EXERCISE:
Every line of the material that follows must be printed again exactly.

Part of a data file:
— begin —

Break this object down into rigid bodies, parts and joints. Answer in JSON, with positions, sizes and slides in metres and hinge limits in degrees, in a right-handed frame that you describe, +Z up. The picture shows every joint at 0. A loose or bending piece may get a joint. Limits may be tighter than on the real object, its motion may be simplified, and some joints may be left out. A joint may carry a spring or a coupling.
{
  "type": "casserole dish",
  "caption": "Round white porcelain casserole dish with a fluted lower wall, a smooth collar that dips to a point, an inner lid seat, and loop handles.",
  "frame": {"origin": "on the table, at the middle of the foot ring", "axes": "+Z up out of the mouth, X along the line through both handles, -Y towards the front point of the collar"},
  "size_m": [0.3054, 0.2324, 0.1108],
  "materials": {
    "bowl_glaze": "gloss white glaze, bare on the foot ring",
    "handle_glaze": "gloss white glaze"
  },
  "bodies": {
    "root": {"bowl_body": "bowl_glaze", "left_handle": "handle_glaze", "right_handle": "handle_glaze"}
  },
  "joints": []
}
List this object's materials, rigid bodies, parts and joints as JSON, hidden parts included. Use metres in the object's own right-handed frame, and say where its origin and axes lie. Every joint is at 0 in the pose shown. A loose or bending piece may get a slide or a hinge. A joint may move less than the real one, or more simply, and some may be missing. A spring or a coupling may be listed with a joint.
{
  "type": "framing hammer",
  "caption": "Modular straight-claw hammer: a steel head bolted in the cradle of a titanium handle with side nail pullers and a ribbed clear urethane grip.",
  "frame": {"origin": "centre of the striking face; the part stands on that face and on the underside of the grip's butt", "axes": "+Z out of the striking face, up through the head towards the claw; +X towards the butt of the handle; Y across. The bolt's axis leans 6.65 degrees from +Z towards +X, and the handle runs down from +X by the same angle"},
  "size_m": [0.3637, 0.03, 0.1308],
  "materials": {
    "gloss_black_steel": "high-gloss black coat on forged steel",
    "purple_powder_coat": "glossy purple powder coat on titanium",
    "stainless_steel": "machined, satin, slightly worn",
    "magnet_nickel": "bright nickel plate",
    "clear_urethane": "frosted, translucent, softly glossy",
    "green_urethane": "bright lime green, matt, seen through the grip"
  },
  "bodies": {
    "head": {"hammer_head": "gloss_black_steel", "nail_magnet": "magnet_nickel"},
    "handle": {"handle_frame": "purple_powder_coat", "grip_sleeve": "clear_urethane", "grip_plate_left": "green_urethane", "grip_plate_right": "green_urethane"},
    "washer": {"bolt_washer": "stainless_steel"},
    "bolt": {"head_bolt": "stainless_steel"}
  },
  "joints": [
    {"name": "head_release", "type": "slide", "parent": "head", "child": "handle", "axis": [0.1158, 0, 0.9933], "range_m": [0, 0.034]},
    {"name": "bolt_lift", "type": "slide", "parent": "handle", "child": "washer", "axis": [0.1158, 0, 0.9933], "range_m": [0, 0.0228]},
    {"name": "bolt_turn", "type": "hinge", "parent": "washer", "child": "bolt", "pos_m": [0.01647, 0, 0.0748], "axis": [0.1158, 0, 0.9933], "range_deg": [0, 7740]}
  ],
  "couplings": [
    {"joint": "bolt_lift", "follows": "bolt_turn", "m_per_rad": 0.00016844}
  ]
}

— end —

RESPONSE TO THE TASK:
Break this object down into rigid bodies, parts and joints. Answer in JSON, with positions, sizes and slides in metres and hinge limits in degrees, in a right-handed frame that you describe, +Z up. The picture shows every joint at 0. A loose or bending piece may get a joint. Limits may be tighter than on the real object, its motion may be simplified, and some joints may be left out. A joint may carry a spring or a coupling.
{
  "type": "casserole dish",
  "caption": "Round white porcelain casserole dish with a fluted lower wall, a smooth collar that dips to a point, an inner lid seat, and loop handles.",
  "frame": {"origin": "on the table, at the middle of the foot ring", "axes": "+Z up out of the mouth, X along the line through both handles, -Y towards the front point of the collar"},
  "size_m": [0.3054, 0.2324, 0.1108],
  "materials": {
    "bowl_glaze": "gloss white glaze, bare on the foot ring",
    "handle_glaze": "gloss white glaze"
  },
  "bodies": {
    "root": {"bowl_body": "bowl_glaze", "left_handle": "handle_glaze", "right_handle": "handle_glaze"}
  },
  "joints": []
}
List this object's materials, rigid bodies, parts and joints as JSON, hidden parts included. Use metres in the object's own right-handed frame, and say where its origin and axes lie. Every joint is at 0 in the pose shown. A loose or bending piece may get a slide or a hinge. A joint may move less than the real one, or more simply, and some may be missing. A spring or a coupling may be listed with a joint.
{
  "type": "framing hammer",
  "caption": "Modular straight-claw hammer: a steel head bolted in the cradle of a titanium handle with side nail pullers and a ribbed clear urethane grip.",
  "frame": {"origin": "centre of the striking face; the part stands on that face and on the underside of the grip's butt", "axes": "+Z out of the striking face, up through the head towards the claw; +X towards the butt of the handle; Y across. The bolt's axis leans 6.65 degrees from +Z towards +X, and the handle runs down from +X by the same angle"},
  "size_m": [0.3637, 0.03, 0.1308],
  "materials": {
    "gloss_black_steel": "high-gloss black coat on forged steel",
    "purple_powder_coat": "glossy purple powder coat on titanium",
    "stainless_steel": "machined, satin, slightly worn",
    "magnet_nickel": "bright nickel plate",
    "clear_urethane": "frosted, translucent, softly glossy",
    "green_urethane": "bright lime green, matt, seen through the grip"
  },
  "bodies": {
    "head": {"hammer_head": "gloss_black_steel", "nail_magnet": "magnet_nickel"},
    "handle": {"handle_frame": "purple_powder_coat", "grip_sleeve": "clear_urethane", "grip_plate_left": "green_urethane", "grip_plate_right": "green_urethane"},
    "washer": {"bolt_washer": "stainless_steel"},
    "bolt": {"head_bolt": "stainless_steel"}
  },
  "joints": [
    {"name": "head_release", "type": "slide", "parent": "head", "child": "handle", "axis": [0.1158, 0, 0.9933], "range_m": [0, 0.034]},
    {"name": "bolt_lift", "type": "slide", "parent": "handle", "child": "washer", "axis": [0.1158, 0, 0.9933], "range_m": [0, 0.0228]},
    {"name": "bolt_turn", "type": "hinge", "parent": "washer", "child": "bolt", "pos_m": [0.01647, 0, 0.0748], "axis": [0.1158, 0, 0.9933], "range_deg": [0, 7740]}
  ],
  "couplings": [
    {"joint": "bolt_lift", "follows": "bolt_turn", "m_per_rad": 0.00016844}
  ]
}